Nostalgic 5-star restaurant inside a beautifully crafted Queen Anne Revival home. In addition to unparalleled ocean views of historic town and picturesque bay. Moreover, a varied menu including prime rib, scallops, shrimp, cod and partridge berry pudding with rum sauce. Above all, gracious service, excellent display and fabulous ambiance for an unforgettable evening.

a Return To The 1800s 

Guided storytelling tour along a beautiful coastal trail. Then you’re led to a large scale, authentic replica of early 19th-Century out-port living. Site includes sod and education houses, church, fishing stages and flakes, vegetable garden and sheep grazing.
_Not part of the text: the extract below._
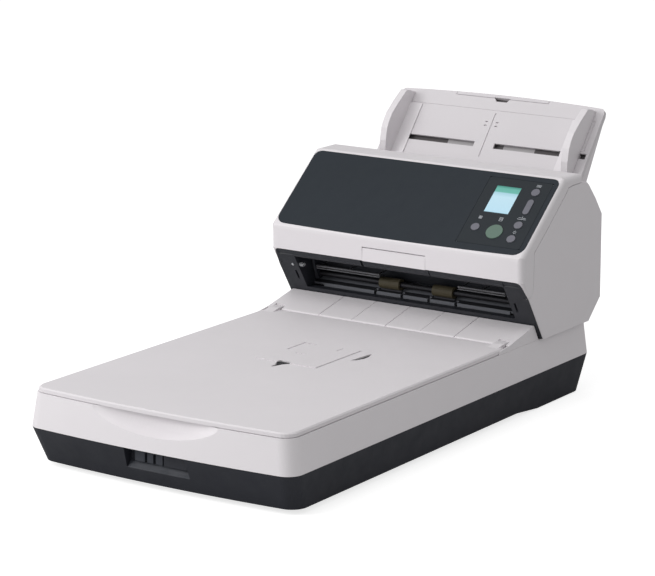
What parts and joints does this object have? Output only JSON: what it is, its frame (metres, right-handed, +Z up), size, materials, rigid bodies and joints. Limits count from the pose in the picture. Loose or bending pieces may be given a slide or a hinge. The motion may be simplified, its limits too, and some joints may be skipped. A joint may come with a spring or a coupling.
{
  "type": "sheet fed document scanner",
  "caption": "Desktop sheet feeder with a sloping control panel and rear paper chute, standing on a flatbed base with a hinged lid.",
  "frame": {"origin": "centre of the base footprint at table level, on the underside of the middle foot", "axes": "+X right, +Y towards the back and the paper chute, +Z up"},
  "size_m": [0.3, 0.6352, 0.2851],
  "materials": {
    "white_case": "fine texture",
    "dark_case": "fine texture",
    "slate_panel": "satin",
    "key_grey": "satin",
    "key_green": "satin",
    "display": "gloss",
    "steel": "ground",
    "rubber": "matt",
    "roller_rubber": "matt",
    "amber_rubber": "matt",
    "guide_grey": "satin",
    "glass": "polished",
    "pad_foam": "matt",
    "board_green": "satin",
    "motor_grey": "satin",
    "sensor_black": "matt",
    "pinion_grey": "satin"
  },
  "bodies": {
    "base": {"lower_case": "dark_case", "upper_case": "white_case", "platen_glass": "glass", "rubber_feet": "rubber", "case_screws": "steel", "stacker_ramp": "white_case", "carriage_rod": "steel", "carriage_motor": "motor_grey", "carriage_belt": "rubber", "main_board": "board_green", "power_inlet": "sensor_black", "data_port": "steel", "lid_hinge_pins": "steel", "adf_frame": "dark_case", "lower_guide": "guide_grey", "lower_window": "glass", "lower_sensor": "sensor_black", "side_cover_left": "white_case", "side_cover_right": "white_case", "rear_cover": "white_case", "adf_motor": "motor_grey", "cover_pivot_pins": "steel", "drive_belt": "rubber", "chute_board": "white_case", "chute_back": "white_case"},
    "carriage": {"scan_carriage": "sensor_black", "carriage_window": "glass"},
    "lock": {"transport_lock": "dark_case"},
    "lid": {"flatbed_lid": "white_case", "lid_pad": "pad_foam"},
    "stopper": {"stopper": "white_case"},
    "feed": {"feed_shaft": "steel", "feed_roller": "roller_rubber"},
    "pick": {"pick_shaft": "steel", "pick_roller": "roller_rubber"},
    "eject": {"eject_shaft": "steel", "eject_roller": "roller_rubber"},
    "cover": {"front_cover": "white_case", "panel_bezel": "slate_panel", "key_plate": "slate_panel", "lcd_module": "display", "key_board": "board_green", "inner_guide": "dark_case", "upper_window": "glass", "upper_sensor": "sensor_black"},
    "brake": {"brake_shaft": "steel", "brake_roller": "roller_rubber"},
    "idler": {"idler_shaft": "steel", "idler_roller": "amber_rubber"},
    "tab": {"release_tab": "white_case"},
    "menu_key": {"menu_button": "key_grey"},
    "stop_key": {"stop_button": "key_grey"},
    "scan_key": {"scan_button": "key_green"},
    "feed_mode_key": {"feed_mode_button": "key_grey"},
    "power_key": {"power_button": "key_grey"},
    "rocker_key": {"rocker": "key_grey"},
    "extension": {"chute_extension": "white_case"},
    "guide_l": {"guide_left": "white_case"},
    "guide_r": {"guide_right": "white_case"},
    "pinion": {"rack_pinion": "pinion_grey"}
  },
  "joints": [
    {"name": "lid_hinge", "type": "hinge", "parent": "base", "child": "lid", "pos_m": [0, 0.121, 0.077], "axis": [-1, 0, 0], "range_deg": [0, 80]},
    {"name": "stopper_hinge", "type": "hinge", "parent": "lid", "child": "stopper", "pos_m": [0, 0.0145, 0.07755], "axis": [1, 0, 0], "range_deg": [-55, 0]},
    {"name": "cover_hinge", "type": "hinge", "parent": "base", "child": "cover", "pos_m": [0, 0.143, 0.131], "axis": [-1, 0, 0], "range_deg": [-85, 0]},
    {"name": "tab_hinge", "type": "hinge", "parent": "cover", "child": "tab", "pos_m": [0, 0.1316, 0.1522], "axis": [-1, 0, 0], "range_deg": [0, 14]},
    {"name": "carriage_travel", "type": "slide", "parent": "base", "child": "carriage", "axis": [0, 1, 0], "range_m": [0, 0.27]},
    {"name": "lock_slide", "type": "slide", "parent": "base", "child": "lock", "axis": [1, 0, 0], "range_m": [-0.0065, 0]},
    {"name": "extension_slide", "type": "slide", "parent": "base", "child": "extension", "axis": [0, 0.6428, 0.766], "range_m": [0, 0.032]},
    {"name": "guide_left_slide", "type": "slide", "parent": "base", "child": "guide_l", "axis": [1, 0, 0], "range_m": [0, 0.08]},
    {"name": "guide_right_slide", "type": "slide", "parent": "base", "child": "guide_r", "axis": [1, 0, 0], "range_m": [-0.08, 0]},
    {"name": "pinion_turn", "type": "hinge", "parent": "base", "child": "pinion", "pos_m": [0, 0.3111, 0.23513], "axis": [0, -0.766, 0.6428], "range_deg": [-512, 0]},
    {"name": "feed_turn", "type": "hinge", "parent": "base", "child": "feed", "pos_m": [0, 0.24132, 0.14481], "axis": [1, 0, 0], "continuous": true},
    {"name": "pick_turn", "type": "hinge", "parent": "base", "child": "pick", "pos_m": [0, 0.25803, 0.16473], "axis": [1, 0, 0], "continuous": true},
    {"name": "eject_turn", "type": "hinge", "parent": "base", "child": "eject", "pos_m": [0, 0.18314, 0.09585], "axis": [1, 0, 0], "continuous": true},
    {"name": "brake_turn", "type": "hinge", "parent": "cover", "child": "brake", "pos_m": [0, 0.22822, 0.1558], "axis": [1, 0, 0], "continuous": true},
    {"name": "idler_turn", "type": "hinge", "parent": "cover", "child": "idler", "pos_m": [0, 0.17841, 0.10699], "axis": [1, 0, 0], "continuous": true},
    {"name": "menu_press", "type": "slide", "parent": "cover", "child": "menu_key", "axis": [0, 0.628, -0.7782], "range_m": [0, 0.0008], "stiffness_N_per_m": 400, "springref_m": -0.001},
    {"name": "stop_press", "type": "slide", "parent": "cover", "child": "stop_key", "axis": [0, 0.628, -0.7782], "range_m": [0, 0.0008], "stiffness_N_per_m": 400, "springref_m": -0.001},
    {"name": "scan_press", "type": "slide", "parent": "cover", "child": "scan_key", "axis": [0, 0.628, -0.7782], "range_m": [0, 0.0008], "stiffness_N_per_m": 400, "springref_m": -0.001},
    {"name": "feed_mode_press", "type": "slide", "parent": "cover", "child": "feed_mode_key", "axis": [0, 0.628, -0.7782], "range_m": [0, 0.0008], "stiffness_N_per_m": 400, "springref_m": -0.001},
    {"name": "power_press", "type": "slide", "parent": "cover", "child": "power_key", "axis": [0, 0.628, -0.7782], "range_m": [0, 0.0008], "stiffness_N_per_m": 400, "springref_m": -0.001},
    {"name": "rocker_tilt", "type": "hinge", "parent": "cover", "child": "rocker_key", "pos_m": [0, 0.18086, 0.20377], "axis": [1, 0, 0], "range_deg": [-3, 3], "stiffness_Nm_per_rad": 0.5}
  ],
  "couplings": [
    {"joint": "guide_right_slide", "follows": "guide_left_slide", "ratio": -1},
    {"joint": "pinion_turn", "follows": "guide_left_slide", "rad_per_m": -111.11},
    {"joint": "pick_turn", "follows": "feed_turn", "ratio": 1},
    {"joint": "eject_turn", "follows": "feed_turn", "ratio": 1.5},
    {"joint": "brake_turn", "follows": "feed_turn", "ratio": -1.125},
    {"joint": "idler_turn", "follows": "feed_turn", "ratio": -1.5}
  ]
}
Return to a time when a people, against all odds, fought to survive and flourish in a rugged, bleak land. Definitely your genuine living history experience.

Frolicking With Puffins

Rugged coastal view of hundreds of puffins from land, the nearest site in North America. True seabirds, puffins spend most of their time swimming, diving and feeding. Propelled by their powerful wings, they reach ocean depths of 70 m (200 ft). In fact, they use their webbed feet as a rudder. Not to mention colourful, comical and curious. They will wander right up to you mere meters away.

19th Century Merchants

Witness the international cod trade and inshore fishery of the 18th and 19th centuries told from the perspective of the Newfoundland merchant. On your 2-3  hour self-guided tour, you will explore five charming, clapboard, heritage buildings. Includes fascinating displays, archival films and hands-on activities. Above all, your historic return to Bonavista, an economic powerhouse that once rivaled the City of St. John’s on the world stage.

200 Years On Land & Sea

An out-of-the-vault exhibition celebrating Newfoundland’s industrious and resourceful people and their deep connection to the land and sea. Includes inshore and offshore fishery tools, artifacts of ships and sailing and navigation. As well as agricultural and transportation collections and items related to trades, professions and work in the home. Overall, your intimate look at Newfoundland life from the 1800s to now.

heritage Dinner Theatre

Step inside a historic building, home to some of the most talented actors in Newfoundland. Diverse theatrical productions include romance, comedy, mystery and multi-instrumental song and dance. Also enjoy a delicious 3-course meal before the performance including pork tenderloin with rum raisin sauce or pan-fried cod. Dishes accompanied by roasted potato, root vegetables, sweet corn and an assortment of deserts. All in all, a culturally rich evening out.

Where Animal Life Began

Guided tour to the geological boundary between the Precambrian and Cambrian periods. Notably, home to some of the world’s oldest fossils of skeletal organisms. These superbly exposed shelled animals burrowed into the sea floor approximately 4.54 billion years ago. Includes visit to a nearby geology centre with an innovative, interactive museum. Hence, a fascinating evolutionary experience for you to take in.

Teeing Off To Bay Breezes

Hit the fairways on a beautiful 9-hole, ocean side golf course with scenic coastal views. Also the most southerly one in the province. With tight fairways, fast greens and strategically-placed sand traps to make for your challenging play. Various water hazards include ponds and surrounding marshland. Additionally, a large practice green and rustic club house with restaurant and lounge on-site for you to unwind.

strolling Memory Lane

Historic district with victorian-era properties and 1850s lighthouse. Stop and ‘yarn’ with fishers and schooner men. Then stroll along the fascinating old harbour with active fishing boats and huge trawlers from the cod fishery heyday. Be sure to ask the locals to tell you the story of the ‘B’ on the lighthouse. Definitely your glimpse into the Grand Banks fishery of the past and present.

Going ‘Off The Grid’

Take a 1 hour, 45 minute ferry ride to a remote south coastal village on Newfoundland’s south coast where there are no roads or cars. Your true ‘off the grid’ adventure that includes hiking to the remains of ‘resettled’ communities. Also opportunities to learn local knowledge on a cod or lobster fishing trip. Above all, stunning vistas of coastal fjords for your beach side cook-up or bring your catch back to the dinner table. 

Eco-Museum & Wildlife 

Self-guided boardwalk tour to a beautiful 7 sq. km wetland and boreal forest protected site. Includes 5 natural habitats: Wetland, Forest, Aquatic, Barren, and Cultural that examines human impact. Hence your enriching educational experience in plant and animal conservation. Also home to Black Bear, Lynx, Red Fox, American Bittern, Boreal Owl, American Coot and more.

Cultural Spaces

Step inside a beautiful, architecturally-distinct, old-style Anglican church atop a magnificent harbour. Now transformed into an arts and entertainment venue. It is here that fantastic folk and indie concert performances take place by some of Newfoundland and Labrador’s most talented musical groups, singers and songwriters. Definitely your evening of music as moody and wildly local as it gets.

An Artisan At Work

Visit a contemporary stoneware/ceramic studio. Includes one of a kind, handcrafted works of art inspired by the subtle textures and colours of sea and sky. Likewise, you will watch pottery glowing red hot inside a custom built wood burning kiln. Notably, the only one of its kind in the province. Flame, ash and 1250 Celsius temperatures give each creation unique character and colour.